Question

I understand that salts make the same password hash to different values. However, salts are usually stored in the database with the password. So let's say I am attacker, here is how I might use a dictionary attack against a salt (note in this example i don't write out 128 bit hashes or salts for the sake of brevity):

user_pw = 'blowfish'

Given:
email = 'blah@blah.com'
hash = '1234567890'
salt = '0987654321'

function attack(){
  for each(word in dictionary)
    md5( word * salt ) == hash ? cracked_one(email, word)
}

I understand this prevents hackers from using rainbow tables...but doesn't seem to prevent dictionary attacks. I guess you could add something else to the hash algorithm, but with security we must assume that the method of attack is known.

So it seems that salting prevents hackers from figuring out which passwords are likely to be dictionary passwords (ones that multiple users have) and prevents rainbow attacks...but does not prevent dictionary attacks.

Is this a correct analysis? Any suggestions for better security?

Thanks!

Was it helpful?

Solution

Salt doesn't prevent dictionary attacks, just precalculated dictionary attacks. In particular, it protects against rainbow tables (http://en.wikipedia.org/wiki/Rainbow_table) and also ensures that cracking one user's password doesn't automatically let you crack any user who shares that password.

The article I linked to mentions some ways to improve upon salting, incudling key strengthening (http://en.wikipedia.org/wiki/Key_strengthening).

OTHER TIPS

Nothing keeps an attacker from just guessing the password.

Salts just make it harder by forcing an attacker to hash the dictionary on a per-user (effectively, per-salt) basis.

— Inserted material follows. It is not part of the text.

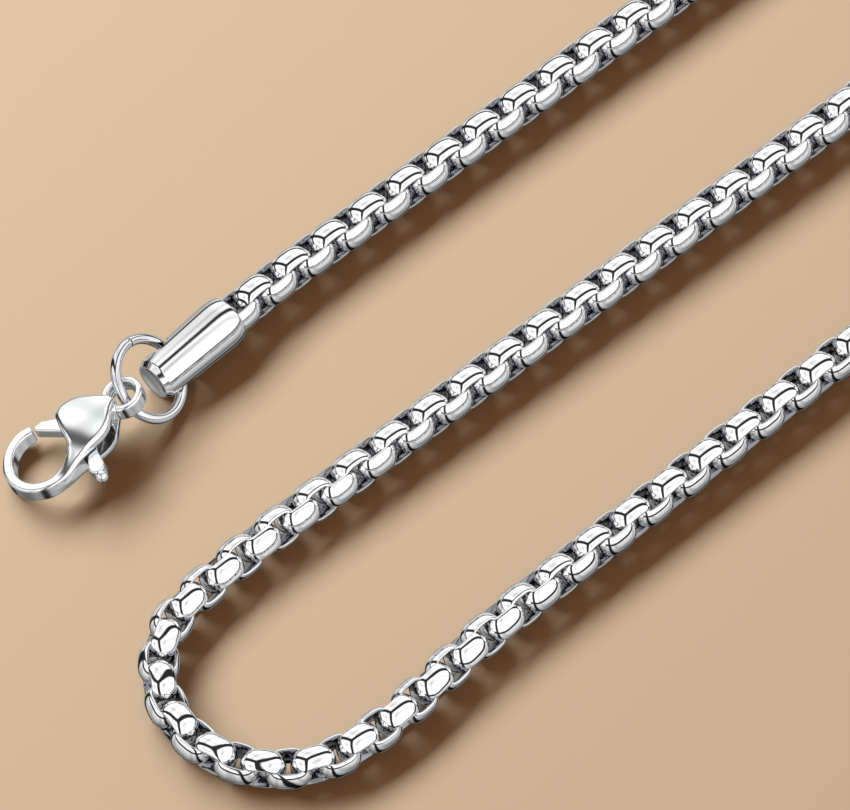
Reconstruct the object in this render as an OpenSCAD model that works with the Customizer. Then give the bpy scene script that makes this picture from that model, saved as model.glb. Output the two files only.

To improve security, a tunable hash function is your best bet. Crank the time-per-hash up, making dictionary attacks impractical on whatever hardware your attacker is likely to have available.

Basically, read this.

That's correct. If someone got the password material, a dictionary attack would be effective.

To guard against this:

  • Make sure your passwords aren't subject to dictionary attacks.
  • Make sure your password file (/etc/shadow) is readable only by root.

Without salt, the attacker can generate hashes for every word in his dictionnary then run the new dictionnary against your passwords list

With salt, each password is hashed with a random string so even with the prior hashed dictionnary knowledge, he still have to re-create a new hashed dictionnary containing the salt for every different salt in your database.

Just think of dictionnaries tables as a subset (small portion) of the rainbow tables. While rainbow tables can contain billions of entries, dictionnaries contain "known words", so maybe a few million entries at most.

The reason why rainbow tables fail against salt is because the re-creation process would be "billions of entries" of recalculation while dictionnary attacks are still "few millions of entries". The salt just blocks precomputed values

Your logic is sound, but in reality, with enough computing power and time, there is no protection against dictionary/brute-force attacks.